Listing 3-5: Runtime binding with the POSIX dynamic library API in C without error handling
#include <dlfcn.h> int main(int argc, char **argv) { void *lib; void (*func)(void); lib = dlopen(argv[0], RTLD_LAZY); func = dlsym(lib, argv[1]); (*func)(); dlclose(lib); return 0; }
Just as in data-driven execution, tests need to verify that the mechanism for the dynamic invocation works at the unit level and that the assembled pieces work together at the higher levels.
Test the Defects
No matter how much you test your code, there will be defects. If your team does its job well, you will find all of your significant defects before you get to production. Regardless of when and by whom the defect is found, writing a test that duplicates the defect and then passes after the fix helps you know that you have fixed the defect and ensures that the defect remains fixed over time.
I prefer to test each defect, at least at the unit level.
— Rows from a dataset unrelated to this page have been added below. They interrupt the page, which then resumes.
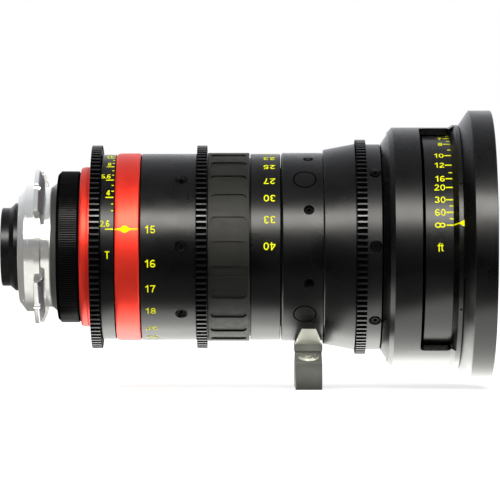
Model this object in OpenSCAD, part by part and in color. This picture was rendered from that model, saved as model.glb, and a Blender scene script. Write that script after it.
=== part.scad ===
// Cinema zoom lens with iris, zoom and focus rings, in the class of 15 to 40 mm.
// +X runs along the optical axis to the front and +Z is up.
// The origin is the centre of the mount's flange face.
// Angles round the axis are counted from the near side, -Y, upwards.

/* [Camera mount] */
// Diameter of the spigot that enters the camera
spigot_d = 54; // [53:0.1:58]
// Length of the spigot's full diameter behind the flange
spigot_land = 4.2; // [3:0.1:5]
// Whole length of the spigot behind the flange
spigot_len = 7.1; // [6:0.1:9]
// How far the rounded nose of the spigot draws in
nose_draw = 3.5; // [2:0.1:3.6]
// Wing height above the flange's root
wing_height = 5; // [3:0.1:7]
// Step of the flange's root above the spigot
root_step = 3; // [2:0.1:4]
// Thickness of the wings at their rim
wing_rim = 2; // [1.6:0.1:3]
// Thickness of the wings at their root
wing_root_t = 3.9; // [3.4:0.1:4.6]
// Thickness of the flange between the wings
root_t = 2.3; // [2:0.1:3]
// Length of the mount in front of its flange face, with its neck
flange_t = 6; // [5:0.1:7]
// Angle that one wing covers
wing_angle = 40; // [30:1:50]
// Diameter of the index notch in each wing
notch_d = 3; // [2:0.1:4]

/* [Rear end] */
// Radius of the rear barrel that passes through the mount
nose_r = 18.3; // [17:0.1:19]
// Radius of the rear barrel's narrow tip
tip_r = 16.3; // [15:0.1:17]
// Length of the rear barrel behind the flange
nose_len = 14.6; // [12:0.1:18]
// Length of the rear barrel in front of the flange
nose_inner_len = 19; // [16:0.1:20]
// Radius of the neck in front of the mount
neck_r = 25.1; // [24.5:0.1:27]
// Length of the flare between the mount and the lock ring
neck_len = 3; // [2.6:0.1:6]
// Length of the straight part before the flare
neck_straight = 0.5; // [0.3:0.1:1.5]
// Radius of the flare where it meets the lock ring
flare_r = 27.2; // [26.8:0.1:28]
// Radius of the lock ring over its knurling
lock_ring_r = 31.6; // [31.2:0.1:34]
// Length of the lock ring
lock_len = 9.2; // [7:0.1:12]
// Bevel of the lock ring's rear edge
lock_bevel = 1; // [0.5:0.1:1.5]
// Number of grooves in the knurling
knurls = 200; // [120:1:240]
// Depth of the knurling
knurl_depth = 0.35; // [0.2:0.05:0.5]
// Length of the red trim ring
trim_len = 4.2; // [3:0.1:6]
// Wall of the red trim ring
trim_wall = 3.35; // [2.5:0.05:4]

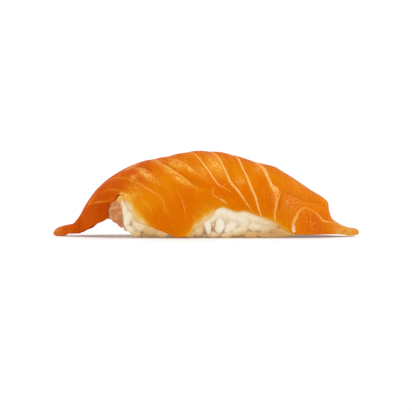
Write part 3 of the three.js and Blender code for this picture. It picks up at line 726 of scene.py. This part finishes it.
# How far the foot draws in: a share of its width at the sides, and in millimetres at both ends.
CORE_TUCK_SIDE, CORE_TUCK_LEFT, CORE_TUCK_RIGHT = 0.15, 6.8, 3
CORE_BASE = [(8, 0), (24, 0.3), (30, 0.6)]  # the foot's height off the table
CORE_SQUARE_LEFT, CORE_SQUARE_RIGHT = 8, 7  # how square the ends are, seen from above
CORE_SQUARE_TOP, CORE_SQUARE_FOOT = 5, 7  # and how square, seen from the front
CORE_RINGS, CORE_TURNS = 90, 44
CORE_TOP, CORE_WALL = 0.6, 0.25  # the shares of half a ring along the top and down the wall
core_base = curve_through(CORE_BASE)


def ceiling(x, side, path):
    """The underside of the slice as cut by a plane across X, less the air under it."""
    normal = outwards(x, side, path)
    depth = GAP - (depth_vector(x, side, path, np.zeros(1)) * normal).sum(axis=-1)
    in_plane = normal * (0, 1, 1)
    return outside_point(x, side, path) - in_plane * (depth / (in_plane**2).sum(axis=-1))[..., None]


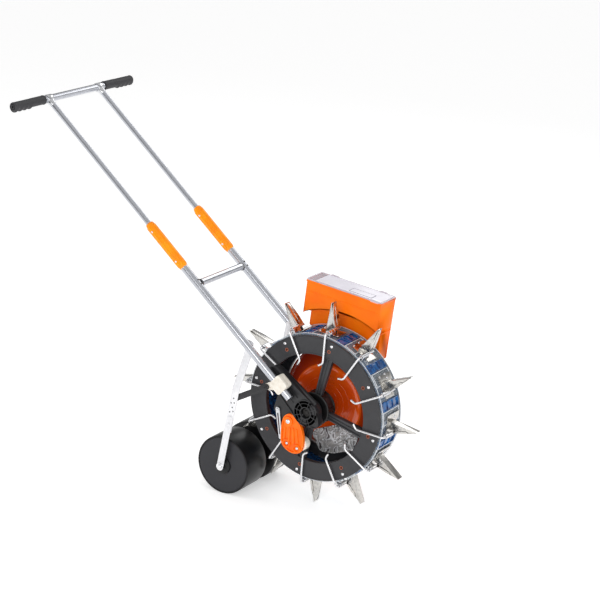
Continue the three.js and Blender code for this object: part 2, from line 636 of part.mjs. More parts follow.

Every defect, including defects that can be broadly described as integration or interaction problems, trace to one or more defects in a unit of code. Perhaps the caller passes the wrong parameters or invokes functionality in the wrong order. Perhaps the callee does the wrong thing with the arguments or returns the wrong format or value. Maybe the synchronization is handled in a way that allows occasional race conditions. All of these and more can be duplicated and fixed at the unit level.